RECORDED DATA

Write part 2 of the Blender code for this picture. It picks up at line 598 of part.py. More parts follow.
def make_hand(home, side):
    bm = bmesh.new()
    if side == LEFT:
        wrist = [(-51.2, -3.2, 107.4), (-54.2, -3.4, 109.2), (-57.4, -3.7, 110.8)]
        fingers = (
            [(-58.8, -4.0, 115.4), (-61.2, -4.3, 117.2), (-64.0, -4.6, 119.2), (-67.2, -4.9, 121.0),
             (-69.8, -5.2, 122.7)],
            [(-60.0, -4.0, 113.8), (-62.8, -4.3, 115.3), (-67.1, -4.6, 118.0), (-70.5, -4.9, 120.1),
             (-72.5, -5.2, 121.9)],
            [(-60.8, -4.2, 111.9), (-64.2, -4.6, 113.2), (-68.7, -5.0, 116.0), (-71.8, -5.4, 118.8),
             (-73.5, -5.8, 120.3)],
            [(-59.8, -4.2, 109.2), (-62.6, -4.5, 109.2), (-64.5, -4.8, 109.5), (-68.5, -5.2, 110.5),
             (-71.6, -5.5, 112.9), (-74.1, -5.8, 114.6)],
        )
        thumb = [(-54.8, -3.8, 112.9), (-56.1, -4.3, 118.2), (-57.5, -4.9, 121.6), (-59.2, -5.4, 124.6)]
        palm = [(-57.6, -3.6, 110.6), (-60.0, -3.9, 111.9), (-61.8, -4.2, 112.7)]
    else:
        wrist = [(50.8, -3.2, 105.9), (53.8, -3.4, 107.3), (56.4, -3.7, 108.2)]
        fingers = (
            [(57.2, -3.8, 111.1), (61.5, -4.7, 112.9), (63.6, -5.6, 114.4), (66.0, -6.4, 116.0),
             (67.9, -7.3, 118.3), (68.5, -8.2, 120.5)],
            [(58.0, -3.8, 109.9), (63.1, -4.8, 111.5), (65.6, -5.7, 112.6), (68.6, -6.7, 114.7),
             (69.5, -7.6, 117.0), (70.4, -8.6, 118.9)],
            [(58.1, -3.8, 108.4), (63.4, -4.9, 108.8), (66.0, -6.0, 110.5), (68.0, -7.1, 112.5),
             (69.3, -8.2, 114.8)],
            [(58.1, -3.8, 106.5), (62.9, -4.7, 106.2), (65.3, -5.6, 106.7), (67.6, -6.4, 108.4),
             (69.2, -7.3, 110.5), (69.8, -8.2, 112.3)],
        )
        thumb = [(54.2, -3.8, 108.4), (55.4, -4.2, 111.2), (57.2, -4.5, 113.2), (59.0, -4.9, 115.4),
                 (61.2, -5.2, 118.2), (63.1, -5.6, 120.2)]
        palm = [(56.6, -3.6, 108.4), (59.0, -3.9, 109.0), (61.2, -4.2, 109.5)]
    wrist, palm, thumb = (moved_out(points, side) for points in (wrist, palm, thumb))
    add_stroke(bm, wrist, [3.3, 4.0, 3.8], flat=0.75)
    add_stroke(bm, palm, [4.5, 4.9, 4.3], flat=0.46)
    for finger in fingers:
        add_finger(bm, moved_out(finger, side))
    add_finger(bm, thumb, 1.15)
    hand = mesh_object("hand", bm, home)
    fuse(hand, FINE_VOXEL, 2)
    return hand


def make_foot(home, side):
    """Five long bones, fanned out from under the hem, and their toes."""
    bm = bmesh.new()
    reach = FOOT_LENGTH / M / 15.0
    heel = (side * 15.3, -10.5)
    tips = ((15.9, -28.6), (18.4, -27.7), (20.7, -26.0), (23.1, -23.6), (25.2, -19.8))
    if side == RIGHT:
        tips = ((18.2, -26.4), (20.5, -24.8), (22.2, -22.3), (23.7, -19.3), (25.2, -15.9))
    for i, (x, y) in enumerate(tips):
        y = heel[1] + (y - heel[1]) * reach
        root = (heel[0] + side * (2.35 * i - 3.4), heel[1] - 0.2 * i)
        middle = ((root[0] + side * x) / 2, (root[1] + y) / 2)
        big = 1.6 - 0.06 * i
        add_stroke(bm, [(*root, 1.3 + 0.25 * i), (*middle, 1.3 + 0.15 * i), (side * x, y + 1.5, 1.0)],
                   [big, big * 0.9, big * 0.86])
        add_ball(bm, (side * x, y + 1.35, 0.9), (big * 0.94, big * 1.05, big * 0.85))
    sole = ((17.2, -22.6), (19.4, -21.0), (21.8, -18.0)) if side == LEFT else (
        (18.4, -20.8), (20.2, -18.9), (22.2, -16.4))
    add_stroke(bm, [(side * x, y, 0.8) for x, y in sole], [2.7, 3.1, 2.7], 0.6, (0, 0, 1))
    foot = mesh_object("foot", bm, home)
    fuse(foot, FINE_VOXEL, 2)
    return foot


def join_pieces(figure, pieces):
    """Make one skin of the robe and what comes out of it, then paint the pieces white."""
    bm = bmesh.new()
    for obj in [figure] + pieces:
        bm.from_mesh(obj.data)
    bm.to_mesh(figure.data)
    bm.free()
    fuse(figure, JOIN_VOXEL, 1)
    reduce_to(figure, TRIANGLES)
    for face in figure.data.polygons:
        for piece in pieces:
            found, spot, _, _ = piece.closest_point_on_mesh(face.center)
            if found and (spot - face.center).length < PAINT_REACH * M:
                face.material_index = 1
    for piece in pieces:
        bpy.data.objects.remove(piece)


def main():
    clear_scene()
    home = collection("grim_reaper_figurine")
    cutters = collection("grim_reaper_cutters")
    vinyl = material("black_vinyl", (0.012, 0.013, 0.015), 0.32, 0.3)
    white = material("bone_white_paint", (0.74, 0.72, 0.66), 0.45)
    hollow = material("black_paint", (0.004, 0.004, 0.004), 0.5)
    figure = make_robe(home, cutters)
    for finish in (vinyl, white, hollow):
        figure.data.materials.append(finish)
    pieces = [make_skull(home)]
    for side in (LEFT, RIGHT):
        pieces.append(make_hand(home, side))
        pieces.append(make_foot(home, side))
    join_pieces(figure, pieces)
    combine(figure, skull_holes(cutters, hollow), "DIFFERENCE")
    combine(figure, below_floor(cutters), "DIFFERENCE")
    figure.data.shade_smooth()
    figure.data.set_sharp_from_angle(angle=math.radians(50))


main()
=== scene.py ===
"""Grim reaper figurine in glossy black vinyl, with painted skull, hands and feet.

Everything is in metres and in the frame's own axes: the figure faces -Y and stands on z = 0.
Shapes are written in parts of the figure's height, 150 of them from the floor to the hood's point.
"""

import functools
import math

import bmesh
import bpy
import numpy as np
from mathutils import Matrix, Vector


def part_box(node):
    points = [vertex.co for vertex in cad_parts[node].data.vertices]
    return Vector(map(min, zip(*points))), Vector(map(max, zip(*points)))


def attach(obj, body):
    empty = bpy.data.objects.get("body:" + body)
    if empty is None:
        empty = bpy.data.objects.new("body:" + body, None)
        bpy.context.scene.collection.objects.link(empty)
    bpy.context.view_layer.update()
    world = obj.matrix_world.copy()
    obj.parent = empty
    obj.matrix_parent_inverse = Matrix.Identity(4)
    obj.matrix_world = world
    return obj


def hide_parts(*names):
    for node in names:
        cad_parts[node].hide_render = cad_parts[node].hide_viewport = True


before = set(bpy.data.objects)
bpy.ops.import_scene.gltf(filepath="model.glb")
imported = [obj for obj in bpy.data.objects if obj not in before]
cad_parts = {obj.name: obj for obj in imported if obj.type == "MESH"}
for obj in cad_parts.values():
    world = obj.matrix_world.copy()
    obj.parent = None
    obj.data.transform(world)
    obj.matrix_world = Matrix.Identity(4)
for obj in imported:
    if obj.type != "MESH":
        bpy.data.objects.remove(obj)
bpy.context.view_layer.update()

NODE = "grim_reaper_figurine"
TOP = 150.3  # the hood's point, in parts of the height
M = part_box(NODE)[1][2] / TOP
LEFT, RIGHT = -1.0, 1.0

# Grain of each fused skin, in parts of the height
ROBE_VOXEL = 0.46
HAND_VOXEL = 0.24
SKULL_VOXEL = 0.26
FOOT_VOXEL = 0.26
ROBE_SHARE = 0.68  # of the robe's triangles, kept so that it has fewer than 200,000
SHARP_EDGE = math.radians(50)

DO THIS
State how many lines above include the word "Vector", and nothing more.

RESPONSE
2